Task requirements –
From the entries below, gather each line containing the word "pose".

Records to use –

- - -

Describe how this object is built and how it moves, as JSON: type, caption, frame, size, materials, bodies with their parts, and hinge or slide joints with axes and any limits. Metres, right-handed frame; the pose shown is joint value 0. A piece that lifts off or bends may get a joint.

- - -

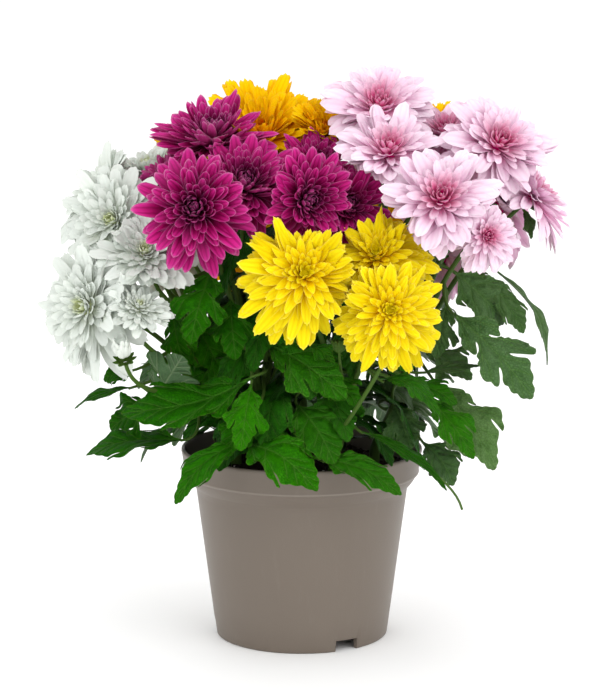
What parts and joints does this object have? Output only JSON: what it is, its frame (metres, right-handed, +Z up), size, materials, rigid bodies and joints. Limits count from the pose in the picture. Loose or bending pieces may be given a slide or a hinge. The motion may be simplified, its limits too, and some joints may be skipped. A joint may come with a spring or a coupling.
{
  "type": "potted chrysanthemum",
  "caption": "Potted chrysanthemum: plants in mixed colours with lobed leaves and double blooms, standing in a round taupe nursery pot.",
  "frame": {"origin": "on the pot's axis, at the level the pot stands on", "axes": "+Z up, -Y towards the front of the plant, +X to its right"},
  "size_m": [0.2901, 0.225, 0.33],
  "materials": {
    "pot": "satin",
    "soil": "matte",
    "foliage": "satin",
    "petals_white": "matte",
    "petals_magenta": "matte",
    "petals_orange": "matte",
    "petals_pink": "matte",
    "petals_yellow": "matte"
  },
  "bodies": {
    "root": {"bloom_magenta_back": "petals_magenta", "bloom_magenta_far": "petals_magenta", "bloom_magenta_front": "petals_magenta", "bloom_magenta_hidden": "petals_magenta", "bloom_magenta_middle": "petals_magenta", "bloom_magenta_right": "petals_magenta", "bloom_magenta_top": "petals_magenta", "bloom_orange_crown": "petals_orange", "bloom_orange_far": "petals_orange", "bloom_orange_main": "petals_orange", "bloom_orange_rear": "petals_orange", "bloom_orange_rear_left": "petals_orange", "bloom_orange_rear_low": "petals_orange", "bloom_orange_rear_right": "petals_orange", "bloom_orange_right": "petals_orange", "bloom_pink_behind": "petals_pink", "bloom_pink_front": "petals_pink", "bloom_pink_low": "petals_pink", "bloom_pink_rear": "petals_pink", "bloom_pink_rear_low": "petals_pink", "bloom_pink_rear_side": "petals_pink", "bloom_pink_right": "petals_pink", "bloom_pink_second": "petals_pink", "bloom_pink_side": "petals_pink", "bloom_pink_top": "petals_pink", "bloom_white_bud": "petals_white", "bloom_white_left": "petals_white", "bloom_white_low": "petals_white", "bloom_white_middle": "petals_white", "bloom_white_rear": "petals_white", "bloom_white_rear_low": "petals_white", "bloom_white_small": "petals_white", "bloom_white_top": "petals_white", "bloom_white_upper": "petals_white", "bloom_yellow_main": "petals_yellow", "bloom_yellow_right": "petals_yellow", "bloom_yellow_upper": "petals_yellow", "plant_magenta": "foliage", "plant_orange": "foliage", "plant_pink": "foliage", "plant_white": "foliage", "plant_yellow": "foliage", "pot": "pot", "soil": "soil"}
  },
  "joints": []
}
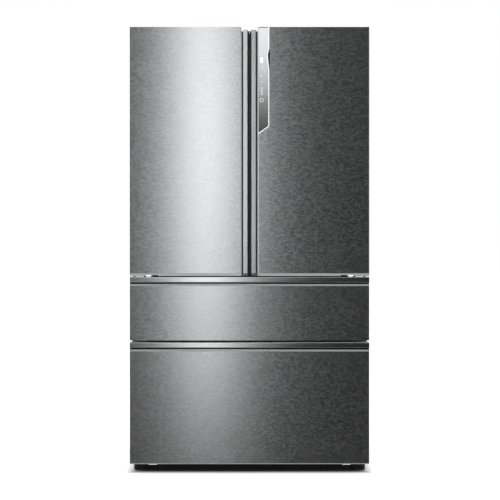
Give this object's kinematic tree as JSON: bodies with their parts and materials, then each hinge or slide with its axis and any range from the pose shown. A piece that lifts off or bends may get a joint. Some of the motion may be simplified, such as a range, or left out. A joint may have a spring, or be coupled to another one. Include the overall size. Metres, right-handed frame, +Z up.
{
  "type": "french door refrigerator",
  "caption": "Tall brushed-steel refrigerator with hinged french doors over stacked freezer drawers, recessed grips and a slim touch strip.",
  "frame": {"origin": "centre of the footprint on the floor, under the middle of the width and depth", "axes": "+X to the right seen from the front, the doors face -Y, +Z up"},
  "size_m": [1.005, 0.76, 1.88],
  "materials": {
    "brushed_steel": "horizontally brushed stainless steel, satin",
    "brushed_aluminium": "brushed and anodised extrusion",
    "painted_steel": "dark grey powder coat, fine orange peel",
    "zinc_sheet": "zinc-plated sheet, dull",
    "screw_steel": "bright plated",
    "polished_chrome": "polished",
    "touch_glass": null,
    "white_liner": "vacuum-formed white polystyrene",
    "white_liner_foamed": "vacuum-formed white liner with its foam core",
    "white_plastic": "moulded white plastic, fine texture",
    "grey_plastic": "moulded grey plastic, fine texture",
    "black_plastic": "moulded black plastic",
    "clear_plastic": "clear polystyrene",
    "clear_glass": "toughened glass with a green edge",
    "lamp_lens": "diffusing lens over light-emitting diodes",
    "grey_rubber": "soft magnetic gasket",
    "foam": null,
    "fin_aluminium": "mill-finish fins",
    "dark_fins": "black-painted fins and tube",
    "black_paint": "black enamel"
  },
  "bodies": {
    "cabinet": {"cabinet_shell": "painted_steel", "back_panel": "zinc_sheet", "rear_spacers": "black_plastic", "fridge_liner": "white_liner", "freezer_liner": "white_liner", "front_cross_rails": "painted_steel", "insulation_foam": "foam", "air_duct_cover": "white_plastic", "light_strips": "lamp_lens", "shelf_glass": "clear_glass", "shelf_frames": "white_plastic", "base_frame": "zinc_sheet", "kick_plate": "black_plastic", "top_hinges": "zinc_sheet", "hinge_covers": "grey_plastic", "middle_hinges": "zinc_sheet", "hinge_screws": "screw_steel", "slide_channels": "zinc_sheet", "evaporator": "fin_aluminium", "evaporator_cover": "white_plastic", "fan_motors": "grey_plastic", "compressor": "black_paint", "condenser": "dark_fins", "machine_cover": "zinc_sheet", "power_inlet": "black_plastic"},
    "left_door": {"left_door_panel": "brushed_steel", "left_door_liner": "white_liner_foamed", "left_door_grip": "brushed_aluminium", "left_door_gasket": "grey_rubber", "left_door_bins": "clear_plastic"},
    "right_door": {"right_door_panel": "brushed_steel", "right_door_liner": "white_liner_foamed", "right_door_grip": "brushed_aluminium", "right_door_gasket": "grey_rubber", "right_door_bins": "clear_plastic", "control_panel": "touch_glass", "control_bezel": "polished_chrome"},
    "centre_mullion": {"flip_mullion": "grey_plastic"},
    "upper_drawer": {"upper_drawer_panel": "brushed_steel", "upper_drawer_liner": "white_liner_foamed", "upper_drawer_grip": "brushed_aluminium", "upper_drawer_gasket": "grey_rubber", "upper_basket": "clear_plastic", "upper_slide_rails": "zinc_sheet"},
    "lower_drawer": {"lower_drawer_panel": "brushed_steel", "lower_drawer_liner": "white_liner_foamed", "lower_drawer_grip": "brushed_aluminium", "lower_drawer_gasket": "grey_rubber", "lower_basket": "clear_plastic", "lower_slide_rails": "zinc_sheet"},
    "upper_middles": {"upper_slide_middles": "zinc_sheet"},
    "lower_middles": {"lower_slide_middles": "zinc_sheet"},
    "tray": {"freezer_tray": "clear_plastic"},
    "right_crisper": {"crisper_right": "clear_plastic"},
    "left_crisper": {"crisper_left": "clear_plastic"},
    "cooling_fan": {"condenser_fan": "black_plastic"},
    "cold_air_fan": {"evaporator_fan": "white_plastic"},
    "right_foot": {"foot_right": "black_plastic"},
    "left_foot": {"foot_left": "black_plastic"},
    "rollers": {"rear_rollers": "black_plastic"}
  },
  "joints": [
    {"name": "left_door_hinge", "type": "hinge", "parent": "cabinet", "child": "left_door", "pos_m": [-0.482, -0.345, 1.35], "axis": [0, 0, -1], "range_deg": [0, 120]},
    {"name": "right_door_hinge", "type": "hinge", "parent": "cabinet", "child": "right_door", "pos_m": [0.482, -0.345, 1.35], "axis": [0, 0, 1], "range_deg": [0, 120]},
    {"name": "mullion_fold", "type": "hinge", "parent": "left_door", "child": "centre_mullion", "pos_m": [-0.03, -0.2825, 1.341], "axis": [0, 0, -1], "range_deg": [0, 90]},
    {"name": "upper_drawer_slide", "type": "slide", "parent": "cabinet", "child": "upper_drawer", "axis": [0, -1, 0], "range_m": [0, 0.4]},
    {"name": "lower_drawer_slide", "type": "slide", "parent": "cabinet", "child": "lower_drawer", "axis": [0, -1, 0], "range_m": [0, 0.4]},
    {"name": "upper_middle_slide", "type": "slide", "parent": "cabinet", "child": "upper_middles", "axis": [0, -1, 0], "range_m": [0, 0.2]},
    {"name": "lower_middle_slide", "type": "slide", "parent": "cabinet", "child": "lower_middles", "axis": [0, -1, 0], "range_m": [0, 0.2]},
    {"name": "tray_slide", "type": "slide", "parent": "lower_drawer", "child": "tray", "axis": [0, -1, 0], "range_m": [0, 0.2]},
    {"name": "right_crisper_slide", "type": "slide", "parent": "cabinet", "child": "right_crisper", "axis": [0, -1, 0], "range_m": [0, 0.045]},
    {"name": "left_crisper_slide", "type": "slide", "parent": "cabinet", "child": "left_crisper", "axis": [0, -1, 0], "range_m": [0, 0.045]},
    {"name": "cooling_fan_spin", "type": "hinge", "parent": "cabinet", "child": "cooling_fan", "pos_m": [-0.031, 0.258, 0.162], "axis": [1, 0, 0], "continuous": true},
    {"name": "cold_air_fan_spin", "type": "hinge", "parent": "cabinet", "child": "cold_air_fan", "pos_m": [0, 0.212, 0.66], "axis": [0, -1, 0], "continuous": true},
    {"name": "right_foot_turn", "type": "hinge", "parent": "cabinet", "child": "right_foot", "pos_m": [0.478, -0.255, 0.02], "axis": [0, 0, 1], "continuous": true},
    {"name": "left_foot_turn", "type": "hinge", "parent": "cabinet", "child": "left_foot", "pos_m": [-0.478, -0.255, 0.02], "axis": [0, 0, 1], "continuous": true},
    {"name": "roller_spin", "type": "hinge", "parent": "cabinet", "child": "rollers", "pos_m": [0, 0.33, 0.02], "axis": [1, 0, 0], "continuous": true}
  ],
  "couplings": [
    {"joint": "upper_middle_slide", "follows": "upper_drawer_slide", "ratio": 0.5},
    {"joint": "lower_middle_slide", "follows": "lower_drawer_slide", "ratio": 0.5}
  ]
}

- - -

Output –
Describe how this object is built and how it moves, as JSON: type, caption, frame, size, materials, bodies with their parts, and hinge or slide joints with axes and any limits. Metres, right-handed frame; the pose shown is joint value 0. A piece that lifts off or bends may get a joint.
What parts and joints does this object have? Output only JSON: what it is, its frame (metres, right-handed, +Z up), size, materials, rigid bodies and joints. Limits count from the pose in the picture. Loose or bending pieces may be given a slide or a hinge. The motion may be simplified, its limits too, and some joints may be skipped. A joint may come with a spring or a coupling.
Give this object's kinematic tree as JSON: bodies with their parts and materials, then each hinge or slide with its axis and any range from the pose shown. A piece that lifts off or bends may get a joint. Some of the motion may be simplified, such as a range, or left out. A joint may have a spring, or be coupled to another one. Include the overall size. Metres, right-handed frame, +Z up.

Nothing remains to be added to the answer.